Understanding Roth Conversions

Before delving into the pros and cons, it's important to understand what a Roth conversion entails. Essentially, it's the process of transferring retirement funds from a tax-deferred account, like a traditional IRA, where contributions are often tax-deductible and withdrawals are taxed, into a Roth IRA, which is funded with after-tax dollars, allowing for tax-free growth and withdrawals.

Advantages of Roth Conversions

1. Anticipating a Higher Tax Bracket in Later Retirement Years

  • Early retirees who haven't started taking Social Security or mandatory IRA withdrawals might find themselves in a lower tax bracket temporarily. A Roth conversion during these years allows paying taxes at a lower rate, potentially saving money if they move into a higher bracket later.

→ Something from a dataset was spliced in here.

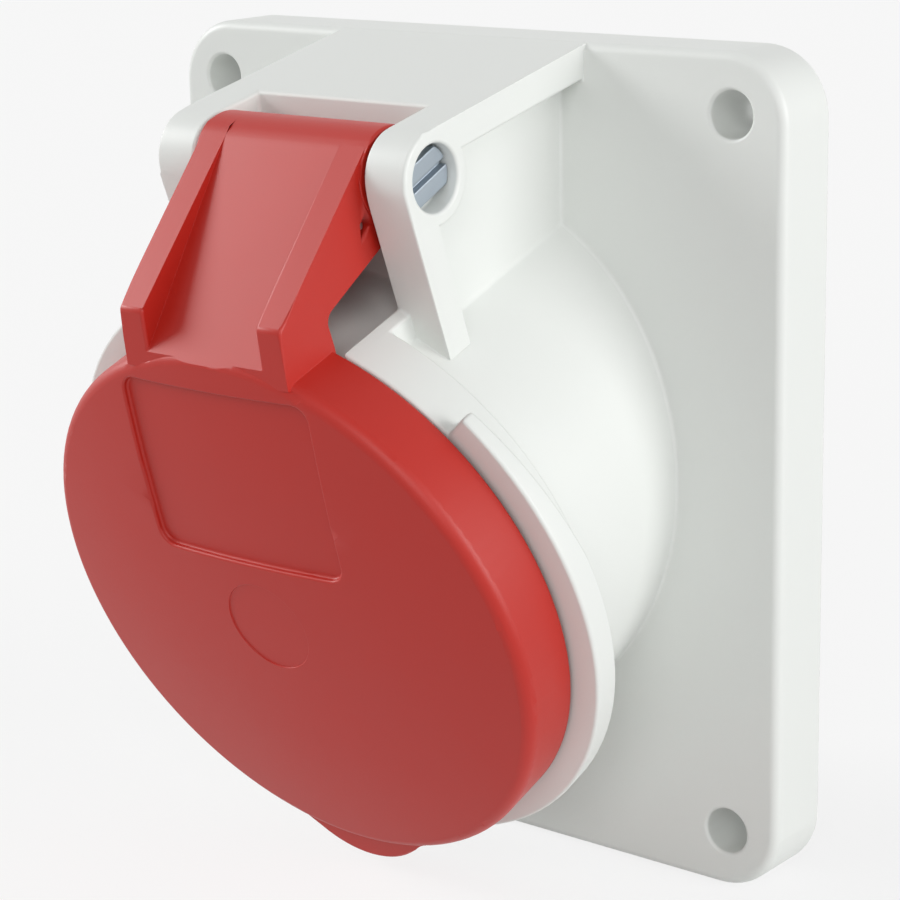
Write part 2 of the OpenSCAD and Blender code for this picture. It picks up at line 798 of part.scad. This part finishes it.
// Space above the plate between the ribs
module valley_outline() {
    reach = valley_end - valley_touch;
    difference() {
        polygon([hinge, valley_touch, valley_end + reach, valley_end + reach + [0, far], hinge + [0, far]]);
        circle_at_hinge(ear_r);
    }
}

// Slot through the right rib, for the end of the lid spring's leg
module leg_slot_outline() {
    crest = (rib_front - crest_touch) / norm(rib_front - crest_touch);
    across = leg_slot_len / crest[0] * crest / 2;
    up = [0, leg_slot_h / 2];
    middle = [leg_s, leg_t];
    polygon([middle - across - up, middle + across - up, middle + across + up, middle - across + up]);
}

// Hollow below the plate and round the spring
module arm_hollow_outline() {
    reach = valley_end - valley_touch;
    down = arm_wall * [reach[1], -reach[0]] / norm(reach);
    low = lid_r + 0.2;
    circle_at_hinge(spring_pocket_r);
    polygon([
        hinge + [0, -spring_pocket_r],
        hinge,
        valley_touch + down,
        valley_touch + down + reach * (1 - (low - valley_end[1] - down[1]) / (valley_touch[1] - valley_end[1])),
        [arm_back - 1, low],
        [arm_back - 1, arm_under_t - 1],
        [hinge_s, hinge_t - 2 * ear_r]
    ]);
}

module lid() {
    color(lid_red) in_socket() difference() {
        union() {
            translate([0, 0, edge_centre + lid_edge_r / 3 - tab_len]) linear_extrude(tab_len) tab_shape();
            difference() {
                union() {
                    rotate_extrude($fn = 144) lid_section();
                    side_profile(-rib_half, rib_half) arm_outline();
                }
                side_profile(-rib_inner, rib_inner) valley_outline();
                side_profile(-rib_inner, rib_inner) arm_hollow_outline();
                side_profile(0, far) leg_slot_outline();
            }
            for (side = [0, 1]) mirror([side, 0, 0]) {
                side_profile(rib_half - eps, barrel_half) circle_at_hinge(ear_r);
            }
        }
        translate([0, 0, rim_back - 2]) cylinder(r = gasket_outer_r, h = seal_back - rim_back + 2);
        difference() {
            translate([0, 0, rim_back - 2]) cylinder(r = gasket_inner_r - 0.4, h = far);
            rotate_extrude($fn = 144) difference() {
                translate([0, rim_back]) square([lid_r, far]);
                translate([0, dome_centre]) circle(lid_dome_r - lid_wall, $fn = 720);
            }
        }
        translate([0, hinge_t, hinge_s]) rotate([0, 90, 0]) cylinder(r = pin_hole_r, h = far, center = true);
        label_field();
        round_field();
    }
}

// Recess that follows the dome, inside the given outline
module dome_recess(depth) {
    intersection() {
        translate([0, 0, rim_back]) linear_extrude(far) children();
        rotate_extrude($fn = 144) difference() {
            translate([0, rim_back]) square([lid_r + 1, lid_crown - rim_back + 1]);
            translate([0, dome_centre]) circle(lid_dome_r - depth, $fn = 720);
        }
    }
}

module label_field() {
    r = 2;
    dome_recess(label_depth) polygon(rounded_outline([
        [-label_w / 2, label_low, r],
        [label_w / 2, label_low, r],
        [label_w / 2, label_low + label_h, r],
        [-label_w / 2, label_low + label_h, r]
    ]));
}

module round_field() {
    dome_recess(disc_field_depth) circle(disc_field_r);
}

module lid_gasket() {
    color([0.1, 0.1, 0.1]) in_socket() translate([0, 0, seal_front]) difference() {
        cylinder(r = gasket_outer_r - 0.1, h = lid_gasket_t);
        translate([0, 0, -1]) cylinder(r = gasket_inner_r, h = lid_gasket_t + 2);
    }
}

// Close-wound torsion spring round the hinge pin, with a bent leg that ends in the right rib's slot
module lid_spring() {
    pitch = 1.8 * spring_wire_r;
    coil_half = (spring_turns - 1) / 2 * pitch;
    color([0.6, 0.62, 0.64]) in_socket() translate([0, hinge_t, hinge_s]) rotate([0, 90, 0]) {
        rotate_extrude() for (k = [0:spring_turns - 1]) {
            translate([coil_r, k * pitch - coil_half]) circle(spring_wire_r, $fn = 32);
        }
        translate([0, -coil_r, coil_half]) rotate([0, -90, 0]) {
            cylinder(r = spring_wire_r, h = leg_s - hinge_s, $fn = 32);
        }
        translate([hinge_s - leg_s, -coil_r, coil_half - spring_wire_r]) {
            cylinder(r = spring_wire_r, h = rib_half - coil_half + spring_wire_r - leg_short, $fn = 32);
        }
    }
}

housing();
flange_gasket();
contact_carrier();
base_plate();
terminal_carrier();
contact_l1();
contact_l2();
contact_l3();
contact_neutral();
contact_earth();
sleeve_spring_l1();
sleeve_spring_l2();
sleeve_spring_l3();
sleeve_spring_neutral();
sleeve_spring_earth();
terminal_screws();
carrier_screws();
hinge_pin();
lid();
lid_gasket();
lid_spring();
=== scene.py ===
import json
import math

import bmesh
import bpy
from mathutils import Matrix, Vector
from mathutils.bvhtree import BVHTree


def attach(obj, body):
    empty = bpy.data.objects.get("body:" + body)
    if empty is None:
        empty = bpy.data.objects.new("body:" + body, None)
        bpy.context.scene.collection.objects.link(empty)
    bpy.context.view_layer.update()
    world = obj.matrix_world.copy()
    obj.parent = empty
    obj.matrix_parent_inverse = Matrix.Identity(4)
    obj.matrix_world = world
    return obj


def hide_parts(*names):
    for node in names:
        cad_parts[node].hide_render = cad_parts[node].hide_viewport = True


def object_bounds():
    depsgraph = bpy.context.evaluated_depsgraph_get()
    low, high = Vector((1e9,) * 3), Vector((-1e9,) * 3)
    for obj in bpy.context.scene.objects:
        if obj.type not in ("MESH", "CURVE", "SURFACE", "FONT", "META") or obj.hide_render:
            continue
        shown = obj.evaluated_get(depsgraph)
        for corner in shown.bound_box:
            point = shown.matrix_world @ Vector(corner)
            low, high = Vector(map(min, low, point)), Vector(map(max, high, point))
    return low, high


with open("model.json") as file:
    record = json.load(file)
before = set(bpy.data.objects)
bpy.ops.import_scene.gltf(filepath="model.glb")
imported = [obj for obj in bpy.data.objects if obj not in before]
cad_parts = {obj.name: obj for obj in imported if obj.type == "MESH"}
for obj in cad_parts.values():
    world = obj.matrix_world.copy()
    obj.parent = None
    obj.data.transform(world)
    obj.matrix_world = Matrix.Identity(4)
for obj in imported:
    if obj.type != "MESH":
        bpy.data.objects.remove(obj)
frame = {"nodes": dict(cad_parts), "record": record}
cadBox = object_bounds()
nodes = frame["nodes"]
scene = bpy.context.scene
mm = 0.001


# how a rounding finds its room on a solid's faces
roomRules = {
    "reach": 3.0,  # how far it looks, in widths
    "besideSharp": 0.45, "besideSoft": 0.9,  # shares of the room that it takes beside another edge
    "straightSharp": 150, "straightSoft": 120,  # past this turn, in degrees, a touching edge runs on
    "ahead": 0.6,  # how squarely another edge must lie in front of this one
}


def loopOf(edge, face):
    return next(loop for loop in edge.link_loops if loop.face == face)


def roomBeside(edge, face, reach, sharpEdges):
    loop = loopOf(edge, face)
    start = loop.vert.co
    end = loop.link_loop_next.vert.co
    along = (end - start).normalized()
    inward = face.normal.cross(along)
    before = loop.link_loop_prev
    after = loop.link_loop_next
    touching = {
        before.edge: (before.vert.co - start, along),
        after.edge: (after.link_loop_next.vert.co - end, -along),
    }
    room = reach
    for other in face.loops:
        rival = other.edge
        if rival == edge:
            continue
        sharp = rival in sharpEdges
        if rival in touching:
            away, back = touching[rival]
            if away.length < 1e-9 or away.dot(inward) <= 0:
                continue
            turn = away.angle(back)
            if sharp and turn < math.radians(roomRules["straightSharp"]):
                room = min(room, roomRules["besideSharp"] * away.length * math.tan(turn / 2))
            elif not sharp and turn < math.radians(roomRules["straightSoft"]):
                room = min(room, roomRules["besideSoft"] * away.length * math.sin(min(turn, math.pi / 2)))
            continue
        low = other.vert.co
        span = other.link_loop_next.vert.co - low
        for point in (start, (start + end) / 2, end):
            share = (point - low).dot(span) / max(span.length_squared, 1e-18)
            gap = low + span * max(0.0, min(1.0, share)) - point
            if 1e-9 < gap.length < reach and gap.dot(inward) > roomRules["ahead"] * gap.length:
                room = min(room, gap.length * roomRules["besideSharp" if sharp else "besideSoft"])
    return room


def edgeShares(shape, width, faintest, full):
    # share of the width that each sharp edge gets: less where it is faint or has little room
    paired = [edge for edge in shape.edges if len(edge.link_faces) == 2]
    bends = {edge: math.degrees(edge.calc_face_angle(0)) for edge in paired}
    sharpEdges = {edge: bend for edge, bend in bends.items() if bend > faintest}
    reach = width * roomRules["reach"]
    shares = {}
    for edge in sharpEdges:
        room = min(roomBeside(edge, face, reach, sharpEdges) for face in edge.link_faces)
        faint = (bends[edge] - faintest) / (full - faintest)
        shares[edge] = min(1.0, room / width) * min(1.0, faint)
    return shares


evening = {"sweeps": 12, "slope": 0.3}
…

2. The Need for Tax Diversification in Your Income Plan

  • Projecting what tax rates will be in the distant future is difficult.  Diversifying the tax status of your retirement funds can provide flexibility. By converting IRA dollars today into a Roth IRA, you can choose which to draw from later based on your current tax situation, optimizing your overall tax liability.

3. Benefiting High-Income Heirs with Tax-Efficient Inheritance

  • If your heirs are likely to be in a higher tax bracket, leaving them Roth IRA assets means they inherit this wealth tax-free. This can be a significant benefit, especially for those looking to pass on a considerable estate.

Drawbacks of Roth Conversions

1. Being in a Higher Tax Bracket Now Versus Later

  • If you're currently in a higher tax bracket due to Social Security benefits or additional income, a Roth conversion might not be beneficial. It could lead to a larger tax bill now rather than saving on taxes in the future.

2. Upfront Tax Payment Requirements

  • A significant drawback is the immediate tax liability incurred from a Roth conversion. If paying these taxes requires tapping into your savings or investment funds, it could negate the long-term benefits of the conversion.

3. Conflict with Charitable Giving Strategies

  • For those planning significant charitable donations through Qualified Charitable Distributions (QCDs), a Roth conversion may not be ideal. QCDs allow for tax-efficient charitable giving directly from traditional IRAs, a benefit lost if these funds are converted to a Roth IRA.

Making the Decision

Deciding whether a Roth conversion is right for you depends on several factors: your current and projected tax bracket, anticipated future income, estate planning goals, and charitable giving plans. It's essential to consider these factors in the context of your overall retirement strategy.

Roth conversions can be a powerful tool in retirement planning, offering tax benefits and flexibility for some. However, they're not a one-size-fits-all solution and come with drawbacks that must be carefully considered. Work with your advisor to build a plan that's right for you.